Die European Identity Conference 2008 in München fokussierte sich ganz auf das Management digitaler Identitäten. Das Thema digitaler Identitätsprobleme sorgt gerade in Chefetagen von Unternehmen in aller Welt für Kopfzerbrechen.

Von Achim Killer |
    Der Staat schaut Unternehmen heute stärker als früher auf die Finger. Und das aus guten Gründen. In den Zeiten des Internet-Hypes ist es in fast allen Ländern zu Bilanztricksereien gekommen. Um die zu verhindern wurden Gesetze erlassen, SOX beispielsweise, der Sarbanes-Oxley-Act in den USA, der vorschreibt, wie Buchführung und Bilanzen in- und extern geprüft werden müssen.

    "SOX ist das prominenteste Beispiel, was jetzt in Europa über EuroSOX noch ein bisschen härter formuliert und umgesetzt wird, Basel2 für die Finanzdienstleister, Bundesdatenschutzgesetz - das ist ein deutsches Gesetz, was da eine Rolle spielt..."
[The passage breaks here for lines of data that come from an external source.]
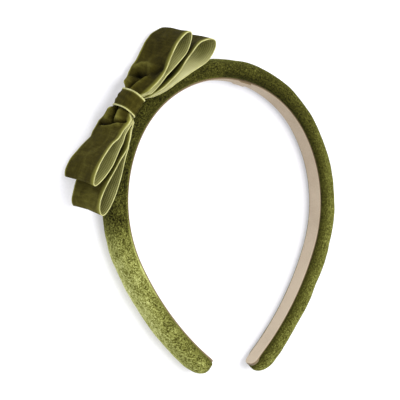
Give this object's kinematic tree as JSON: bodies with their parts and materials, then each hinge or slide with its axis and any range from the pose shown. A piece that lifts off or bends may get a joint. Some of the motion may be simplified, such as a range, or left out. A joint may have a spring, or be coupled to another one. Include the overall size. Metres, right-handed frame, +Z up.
{
  "type": "padded headband",
  "caption": "Padded velvet headband, open at the back, with a beige lining and a flat layered ribbon bow with a wrapped centre on one side.",
  "frame": {"origin": "centre of the footprint, on the surface the headband lies on", "axes": "+Y from the open ends towards the crown, +X towards the plain side away from the bow, +Z up, square to the band's plane"},
  "size_m": [0.1502, 0.1762, 0.0292],
  "materials": {
    "core_plastic": "smooth moulded strip",
    "tape": "clear double-sided film",
    "foam": "open-cell foam",
    "band_velvet": "crushed-look olive velvet with a short pile",
    "glue": "clear hot-melt",
    "lining_cloth": "beige suede-cloth ribbon",
    "felt": "olive felt",
    "ribbon_velvet": "olive velvet ribbon, pale woven edges and reverse",
    "thread": "olive sewing thread"
  },
  "bodies": {
    "root": {"core_band": "core_plastic", "foam_tape": "tape", "foam_pad": "foam", "velvet_cover": "band_velvet", "lining_glue": "glue", "lining_long": "lining_cloth", "lining_short": "lining_cloth", "bow_base_pad": "felt", "bow_under_ribbon": "ribbon_velvet", "bow_top_ribbon": "ribbon_velvet", "bow_binding_thread": "thread", "bow_centre_wrap": "ribbon_velvet"}
  },
  "joints": []
}
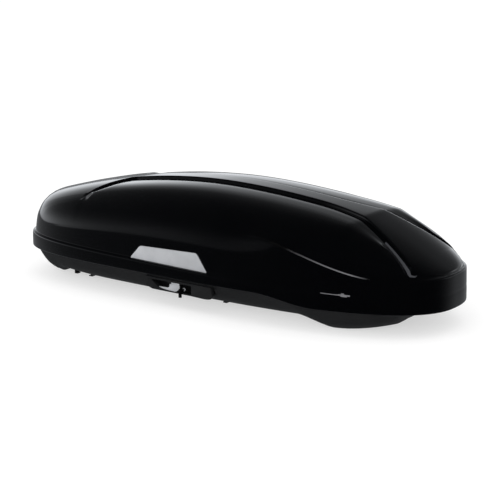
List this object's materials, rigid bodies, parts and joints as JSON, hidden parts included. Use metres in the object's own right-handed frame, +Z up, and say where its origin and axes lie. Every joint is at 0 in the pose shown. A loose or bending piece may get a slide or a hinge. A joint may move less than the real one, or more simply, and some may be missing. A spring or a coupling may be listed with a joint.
{
  "type": "roof cargo box",
  "caption": "Long low rooftop luggage box: glossy domed lid hinged to a shallow tray, side key lock with pull grip, and clamps under the floor for roof bars.",
  "frame": {"origin": "under the middle of the box, at the lowest point of the base", "axes": "+X to the nose, +Y to the hinge side, +Z up"},
  "size_m": [1.96, 0.778, 0.4676],
  "materials": {
    "base_plastic": "fine grained, dark grey, low sheen",
    "lid_gloss": "deep gloss black",
    "seal_rubber": "matt rubber",
    "rail_steel": "zinc plated",
    "black_plastic": "satin black moulding",
    "lock_black": "smooth black",
    "bright_steel": "bright plated",
    "dark_steel": "dark coated steel",
    "silver_plate": "silver paint, satin",
    "knob_plastic": "satin black"
  },
  "bodies": {
    "base": {"base_tray": "base_plastic", "seal_strip": "seal_rubber", "rail_near": "rail_steel", "rail_far": "rail_steel", "rail_rivets": "rail_steel", "handle_housing": "base_plastic", "handle_cup": "black_plastic", "lock_block": "lock_black", "grip_pin": "bright_steel", "grip_spring": "bright_steel", "shaft_bearings": "black_plastic", "hinge_base_leaves": "black_plastic", "hinge_pins": "bright_steel", "hinge_base_screws": "bright_steel", "stay_base_brackets": "dark_steel", "clamp_body_rear_near": "black_plastic", "clamp_body_rear_far": "black_plastic", "clamp_body_front_near": "black_plastic", "clamp_body_front_far": "black_plastic", "bar_pads": "seal_rubber"},
    "lid": {"lid_shell": "lid_gloss", "nameplate_near": "silver_plate", "nameplate_far": "silver_plate", "lid_arch_rear": "rail_steel", "lid_arch_front": "rail_steel", "striker_rail": "rail_steel", "striker_brackets": "dark_steel", "striker_pins": "bright_steel", "hinge_lid_leaves": "black_plastic", "hinge_lid_screws": "bright_steel", "stay_lid_brackets": "dark_steel"},
    "grip_lever": {"grip": "silver_plate"},
    "key": {"lock_cylinder": "silver_plate", "drive_disc": "bright_steel", "key_blade": "bright_steel", "key_head": "lock_black"},
    "shaft": {"lock_shaft": "dark_steel", "lock_hooks": "dark_steel", "shaft_fork": "dark_steel"},
    "tube_rear": {"stay_tube_rear": "dark_steel"},
    "rod_rear": {"stay_rod_rear": "bright_steel"},
    "knob_rear_near": {"knob_rear_near": "knob_plastic"},
    "claw_rear_near": {"claw_rear_near": "dark_steel"},
    "knob_rear_far": {"knob_rear_far": "knob_plastic"},
    "claw_rear_far": {"claw_rear_far": "dark_steel"},
    "tube_front": {"stay_tube_front": "dark_steel"},
    "rod_front": {"stay_rod_front": "bright_steel"},
    "knob_front_near": {"knob_front_near": "knob_plastic"},
    "claw_front_near": {"claw_front_near": "dark_steel"},
    "knob_front_far": {"knob_front_far": "knob_plastic"},
    "claw_front_far": {"claw_front_far": "dark_steel"}
  },
  "joints": [
    {"name": "lid_hinge", "type": "hinge", "parent": "base", "child": "lid", "pos_m": [0, 0.366, 0.088], "axis": [-1, 0, 0], "range_deg": [0, 45]},
    {"name": "key_turn", "type": "hinge", "parent": "base", "child": "key", "pos_m": [-0.024, -0.366, 0.08], "axis": [0, -1, 0], "range_deg": [0, 90]},
    {"name": "lock_shaft_turn", "type": "hinge", "parent": "base", "child": "shaft", "pos_m": [0, -0.29, 0.08], "axis": [-1, 0, 0], "range_deg": [0, 39]},
    {"name": "grip_pull", "type": "hinge", "parent": "base", "child": "grip_lever", "pos_m": [-0.06, -0.371, 0.101], "axis": [-1, 0, 0], "range_deg": [0, 35], "stiffness_Nm_per_rad": 0.1, "springref_deg": -17.19},
    {"name": "stay_tube_rear_swing", "type": "hinge", "parent": "base", "child": "tube_rear", "pos_m": [-0.3, 0.285, 0.054], "axis": [-1, 0, 0], "range_deg": [0, 36]},
    {"name": "stay_rod_rear_slide", "type": "slide", "parent": "tube_rear", "child": "rod_rear", "axis": [0, 0.0222, 0.9998], "range_m": [0, 0.056]},
    {"name": "knob_rear_near_turn", "type": "hinge", "parent": "base", "child": "knob_rear_near", "pos_m": [-0.68, -0.213, 0.07], "axis": [0, 0, 1], "range_deg": [0, 360]},
    {"name": "claw_rear_near_slide", "type": "slide", "parent": "base", "child": "claw_rear_near", "axis": [-1, 0, 0], "range_m": [0, 0.0202]},
    {"name": "knob_rear_far_turn", "type": "hinge", "parent": "base", "child": "knob_rear_far", "pos_m": [-0.68, 0.211, 0.07], "axis": [0, 0, 1], "range_deg": [0, 360]},
    {"name": "claw_rear_far_slide", "type": "slide", "parent": "base", "child": "claw_rear_far", "axis": [-1, 0, 0], "range_m": [0, 0.0202]},
    {"name": "stay_tube_front_swing", "type": "hinge", "parent": "base", "child": "tube_front", "pos_m": [0.13, 0.285, 0.054], "axis": [-1, 0, 0], "range_deg": [0, 36]},
    {"name": "stay_rod_front_slide", "type": "slide", "parent": "tube_front", "child": "rod_front", "axis": [0, 0.0222, 0.9998], "range_m": [0, 0.056]},
    {"name": "knob_front_near_turn", "type": "hinge", "parent": "base", "child": "knob_front_near", "pos_m": [0.03, -0.213, 0.07], "axis": [0, 0, 1], "range_deg": [0, 360]},
    {"name": "claw_front_near_slide", "type": "slide", "parent": "base", "child": "claw_front_near", "axis": [-1, 0, 0], "range_m": [0, 0.0202]},
    {"name": "knob_front_far_turn", "type": "hinge", "parent": "base", "child": "knob_front_far", "pos_m": [0.03, 0.211, 0.07], "axis": [0, 0, 1], "range_deg": [0, 360]},
    {"name": "claw_front_far_slide", "type": "slide", "parent": "base", "child": "claw_front_far", "axis": [-1, 0, 0], "range_m": [0, 0.0202]}
  ],
  "couplings": [
    {"joint": "lock_shaft_turn", "follows": "key_turn", "ratio": 0.43},
    {"joint": "stay_tube_rear_swing", "follows": "lid_hinge", "ratio": 0.762},
    {"joint": "stay_rod_rear_slide", "follows": "lid_hinge", "m_per_rad": 0.06761},
    {"joint": "claw_rear_near_slide", "follows": "knob_rear_near_turn", "m_per_rad": 0.0032},
    {"joint": "claw_rear_far_slide", "follows": "knob_rear_far_turn", "m_per_rad": 0.0032},
    {"joint": "stay_tube_front_swing", "follows": "lid_hinge", "ratio": 0.762},
    {"joint": "stay_rod_front_slide", "follows": "lid_hinge", "m_per_rad": 0.06761},
    {"joint": "claw_front_near_slide", "follows": "knob_front_near_turn", "m_per_rad": 0.0032},
    {"joint": "claw_front_far_slide", "follows": "knob_front_far_turn", "m_per_rad": 0.0032}
  ]
}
    So Martina Walser von Novell. Gesetze sind dazu da, um eingehalten zu werden. Und soweit davon die Daten eines Unternehmens betroffen sind, spricht man von Compliance. Das ist der derzeit wohl am häufigsten gebrauchte Begriff in den IT-Abteilungen. David Ting, der Cheftechniker der Firma Imprivata:

    "Ein wesentlicher Teil der Compliance-Anforderungen läuft darauf hinaus, dass Unternehmen nachweisen müssen, dass nur ganz bestimmte Leute auf diese Daten Zugriff haben, in anderen Worten: dass die richtigen Angestellten auf die richtigen Informationen zugreifen."

    Und das sicher zu stellen, ist ein schwieriges Geschäft. Ein Angestellter arbeitet in der Regel mit mehreren Anwendungen und Datenbanken, und für jede hat er eine ID, eine digitale Identität, und ein Passwort. Wechselt er die Position, bekommt er neue Zugangsberechtigungen und alte müssen – aus Compliance-Gründen – gelöscht werden. Die allermeisten Unternehmen litten deswegen an Identitätsproblemen, hieß es auf der European Identity Conference. Kaum ein Administrator könne mit Sicherheit sagen, welche Angestellten auf welche Daten Zugriff hätten. Und wenn jemand neu eingestellt wird, dauert es in der Regel Wochen, bevor er über alle Zugangsberechtigungen verfügt, um richtig arbeiten zu können. Software kann das Identitätsmanagement automatisieren. Solche Systeme arbeiten mit typischen Mustern für die Zugangsberechtigung, führen Plausibilitäts-Checks durch und erstellen Sicherheitsberichte. Der Markt dafür wächst mit jährlichen zweistelligen Zuwachsraten. Auch wer nur privat im Netz surft, bekommt leicht Identitätsprobleme. Jede Menge IDs und Passwörter sammeln sich da an. Microsoft wollte deshalb vor einigen Jahren mit seinem Passport-Projekt zentral eine Einheits-ID für das Web vergeben. Aber viele Surfer fanden wohl, der Konzern sei für eine solche Vertrauensposition denkbar ungeeignet. Deshalb gibt es mittlerweile dezentrale Ansätze, Open-ID beispielsweise. Mike Davies von Verisign erklärt, wie's funktioniert:

    "Zuerst muss man sich eine Open-ID einrichten. Die kann man von vielen Anbietern bekommen, meist kostenlos. Die erste passwortgeschützte Web-Site, die man ansurft, fragt dann bei diesem Anbieter nach, ob User-Name und Passwort übereinstimmen, und eine Bestätigung wird anschließend während der gesamten Surftour von Site zu Site weitergereicht."

    Allerdings ist Open-ID ein relativ schwacher Zugangsschutz. Vor allem, wenn's um Geld geht, werden deshalb oft zusätzliche Sicherheitsvorkehrungen getroffen. Matthias Setzer von Paypal, dem Bezahlsystem von eBay, etwa baut als Ergänzung zu Open-ID auf die Tokens, die Sicherheitsschlüssel, von Verisign. Bei jedem Zugriff auf ein Paypal-Konto muss dessen Inhaber dabei eine andere sechsstellige Zahl eingeben.

    "In der Tat ist es so, dass dieser Sicherheitsschlüssel eine kleine Uhr enthält, die synchron läuft mit den den Servern von Verisign. Dann wird über einen geheimen Algorithmus eine sechsstellige Zahl errechnet, der Server errechnet sich die gleiche Zahl. In dem Moment, wo sich der Benutzerin sein Konto einlogt, fragt Paypal bei Verisign ab, ob diese Zahl gerade gültig ist. Verisign antwortet dann an Paypal und sagt ja oder nein. Entsprechend lässt Paypal dann den Zugriff auf das Konto zu oder nicht."

    Nun trägt man aber ungern mehrere Tokens mit sich herum, sondern hat am liebsten nur einen Anbieter. Und darin liegt das Problem. Sicherheit im Internet ist dezentral kaum zu haben.